A manhã nasceu serena, mas carregada de emoção. Neste sábado, dia 14 de junho, a cidade de Águeda parou para lembrar uma ferida que, passados 39 anos, continua aberta no coração da comunidade: a tragédia da serra de Águeda, que ceifou a vida de dezasseis homens, entre eles nove bombeiros voluntários de Águeda, quatro de Anadia e três civis, numa das páginas mais negras da história do socorro em Portugal.

Uma madrugada que nunca se esquece

Na madrugada de 13 para 14 de junho de 1986, o céu da serra iluminou-se com o brilho violento das chamas. A paisagem escura foi engolida por um incêndio de proporções catastróficas, alimentado por ventos traiçoeiros e por uma conjugação fatal de falhas nos meios de combate. O fumo não abafou apenas o ar: abafou sonhos, cortou vidas e deixou um silêncio ensurdecedor.

Ali estavam homens simples, pais, filhos, irmãos. Eram voluntários — os que partem sem saber se regressam, os que respondem ao apelo com o coração e não com salário. Avançaram sem hesitação, enfrentando o fogo com o pouco que tinham. Mas o pouco não foi suficiente. Morreram no cumprimento do dever, envolvidos numa tempestade de chamas, desorientação e falta de meios.

Quando Portugal despertou na manhã seguinte, trazia nos ombros o peso de uma tragédia coletiva. E Águeda nunca mais foi a mesma.

Celebração dos 39 anos: o tributo da memória

Este sábado, 14 de junho de 2025, a cidade voltou à serra. Famílias, bombeiros, autarcas e anónimos reuniram-se junto ao memorial erguido no local da tragédia, onde estão inscritos os nomes dos que tombaram.
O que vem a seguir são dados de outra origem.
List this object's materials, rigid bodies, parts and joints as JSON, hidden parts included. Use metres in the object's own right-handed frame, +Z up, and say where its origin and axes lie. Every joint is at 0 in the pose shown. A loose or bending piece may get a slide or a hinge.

A cerimónia, marcada pelo silêncio e pela solenidade, incluiu uma deposição de flores, leitura dos nomes dos falecidos e um minuto de silêncio comovente, interrompido apenas pelo som do vento entre as árvores e o soar discreto de uma sirene em homenagem.
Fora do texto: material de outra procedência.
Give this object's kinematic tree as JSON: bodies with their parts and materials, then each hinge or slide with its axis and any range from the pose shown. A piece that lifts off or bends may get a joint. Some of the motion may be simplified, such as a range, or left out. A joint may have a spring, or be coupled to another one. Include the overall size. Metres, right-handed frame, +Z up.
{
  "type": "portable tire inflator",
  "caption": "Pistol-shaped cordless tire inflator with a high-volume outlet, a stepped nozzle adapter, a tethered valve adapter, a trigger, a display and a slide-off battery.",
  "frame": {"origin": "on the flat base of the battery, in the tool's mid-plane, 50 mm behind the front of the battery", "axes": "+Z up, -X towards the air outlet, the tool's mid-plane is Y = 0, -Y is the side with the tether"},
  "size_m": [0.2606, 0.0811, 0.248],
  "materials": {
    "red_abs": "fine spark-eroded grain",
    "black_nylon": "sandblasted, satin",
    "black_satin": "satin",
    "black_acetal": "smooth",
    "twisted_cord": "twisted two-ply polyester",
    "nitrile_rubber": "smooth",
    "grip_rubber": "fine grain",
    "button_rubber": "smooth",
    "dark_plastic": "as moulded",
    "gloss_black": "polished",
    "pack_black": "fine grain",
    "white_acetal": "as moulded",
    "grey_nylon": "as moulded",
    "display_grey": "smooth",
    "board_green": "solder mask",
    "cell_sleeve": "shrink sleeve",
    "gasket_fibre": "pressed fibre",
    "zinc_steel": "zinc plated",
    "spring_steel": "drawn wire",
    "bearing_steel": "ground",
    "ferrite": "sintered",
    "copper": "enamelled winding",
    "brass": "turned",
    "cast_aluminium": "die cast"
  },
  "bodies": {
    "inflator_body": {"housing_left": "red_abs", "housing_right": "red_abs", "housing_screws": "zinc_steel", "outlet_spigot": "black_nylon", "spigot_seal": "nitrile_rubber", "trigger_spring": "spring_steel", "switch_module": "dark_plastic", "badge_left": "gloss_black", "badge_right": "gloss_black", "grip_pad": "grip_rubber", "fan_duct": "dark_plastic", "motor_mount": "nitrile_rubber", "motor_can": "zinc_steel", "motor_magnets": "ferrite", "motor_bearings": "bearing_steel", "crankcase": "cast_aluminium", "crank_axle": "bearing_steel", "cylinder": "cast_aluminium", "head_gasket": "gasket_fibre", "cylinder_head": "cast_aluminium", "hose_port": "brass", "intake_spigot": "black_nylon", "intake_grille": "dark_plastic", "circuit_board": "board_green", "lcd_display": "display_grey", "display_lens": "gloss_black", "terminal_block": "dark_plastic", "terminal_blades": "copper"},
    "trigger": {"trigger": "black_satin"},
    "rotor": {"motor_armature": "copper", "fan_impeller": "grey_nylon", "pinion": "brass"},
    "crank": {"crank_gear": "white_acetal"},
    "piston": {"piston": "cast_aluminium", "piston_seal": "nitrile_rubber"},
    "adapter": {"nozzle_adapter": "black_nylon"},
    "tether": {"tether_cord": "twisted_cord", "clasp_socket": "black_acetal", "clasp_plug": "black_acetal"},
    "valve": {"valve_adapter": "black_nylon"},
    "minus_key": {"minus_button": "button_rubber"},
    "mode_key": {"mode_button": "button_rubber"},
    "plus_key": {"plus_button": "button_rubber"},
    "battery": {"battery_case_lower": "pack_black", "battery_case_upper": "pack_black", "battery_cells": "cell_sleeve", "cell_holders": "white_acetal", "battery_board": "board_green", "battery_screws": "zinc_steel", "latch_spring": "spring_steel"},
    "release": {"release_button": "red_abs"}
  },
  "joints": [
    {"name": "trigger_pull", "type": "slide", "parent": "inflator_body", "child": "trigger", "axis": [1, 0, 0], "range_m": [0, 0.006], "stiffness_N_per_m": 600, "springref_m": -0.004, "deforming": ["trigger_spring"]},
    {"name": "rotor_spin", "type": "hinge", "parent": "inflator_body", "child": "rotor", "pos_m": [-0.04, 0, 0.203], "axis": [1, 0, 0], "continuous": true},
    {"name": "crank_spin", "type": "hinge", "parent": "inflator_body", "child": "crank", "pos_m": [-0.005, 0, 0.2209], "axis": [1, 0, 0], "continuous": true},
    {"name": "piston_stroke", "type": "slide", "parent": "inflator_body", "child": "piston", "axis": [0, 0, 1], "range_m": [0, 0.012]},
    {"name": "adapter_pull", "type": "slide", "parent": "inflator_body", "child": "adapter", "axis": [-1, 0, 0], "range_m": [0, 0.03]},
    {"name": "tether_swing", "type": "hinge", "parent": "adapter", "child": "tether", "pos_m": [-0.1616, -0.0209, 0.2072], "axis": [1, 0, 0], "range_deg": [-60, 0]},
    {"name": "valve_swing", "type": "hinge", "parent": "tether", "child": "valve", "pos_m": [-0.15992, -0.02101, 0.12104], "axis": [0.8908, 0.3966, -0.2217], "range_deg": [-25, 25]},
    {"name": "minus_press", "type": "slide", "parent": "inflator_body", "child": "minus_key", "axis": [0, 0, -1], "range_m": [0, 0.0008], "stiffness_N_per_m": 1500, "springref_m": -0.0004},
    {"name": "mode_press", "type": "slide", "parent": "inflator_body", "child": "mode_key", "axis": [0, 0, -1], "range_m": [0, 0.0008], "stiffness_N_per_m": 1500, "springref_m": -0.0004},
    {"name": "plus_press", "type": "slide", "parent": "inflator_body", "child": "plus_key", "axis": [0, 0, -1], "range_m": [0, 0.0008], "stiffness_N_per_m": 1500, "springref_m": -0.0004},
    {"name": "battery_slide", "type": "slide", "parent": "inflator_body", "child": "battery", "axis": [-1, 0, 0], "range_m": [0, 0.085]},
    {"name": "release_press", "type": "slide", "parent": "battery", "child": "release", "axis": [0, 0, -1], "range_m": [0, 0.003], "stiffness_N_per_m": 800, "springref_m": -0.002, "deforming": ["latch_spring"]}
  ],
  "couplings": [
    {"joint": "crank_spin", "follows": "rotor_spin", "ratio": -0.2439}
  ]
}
Na cerimónia estiveram presentes representantes dos Bombeiros Voluntários de Águeda e de Anadia, elementos da Proteção Civil, membros do executivo municipal, entre os quais o presidente da Câmara, Jorge Almeida, que deixou palavras carregadas de respeito e responsabilidade:
“Há datas que o tempo não apaga. E há feridas que nem o silêncio dos anos consegue sarar. Hoje não celebramos a morte, mas sim a coragem e o legado daqueles que partiram por nós.”

Nomes que não se apagam

BOMBEIROS VOLUNTÁRIOS DE ÁGUEDA
– Abel Ferreira
– António Soares
– António Jesus
– Fernando Ferreira
– Fernando Lemos
– Joaquim Neves
– José Monteiro
– Manuel Almeida
– Raul Rodrigues

BOMBEIROS VOLUNTÁRIOS DE ANADIA
– Manuel Luís Pinheiro
– Armindo Heleno
– Jorge Santos
– José Rolo

CIVIS
– Francisco Silva
– Jorge Gonçalves
– Manuel Marques

Cada nome lido foi acompanhado por um olhar molhado, uma cabeça inclinada, um coração apertado. Porque em cada um destes nomes vive uma história, um sacrifício, um amor à comunidade que não se apagará.

O dever da memória

Trinta e nove anos depois, a tragédia da serra continua a ensinar. Foi um marco na história da proteção civil em Portugal e um alerta sobre a necessidade de melhores meios, formação, planeamento e segurança para quem protege os outros.
Mas mais do que isso, é um exemplo de altruísmo sem medida.

Em Águeda, junho nunca é só mais um mês. É o mês em que a cidade se lembra. Em que sobe à serra não para reviver a dor, mas para renovar a promessa de que nenhum dos seus será esquecido.

E enquanto houver memória, os heróis da serra viverão — não nas cinzas, mas na coragem de cada bombeiro que parte em missão.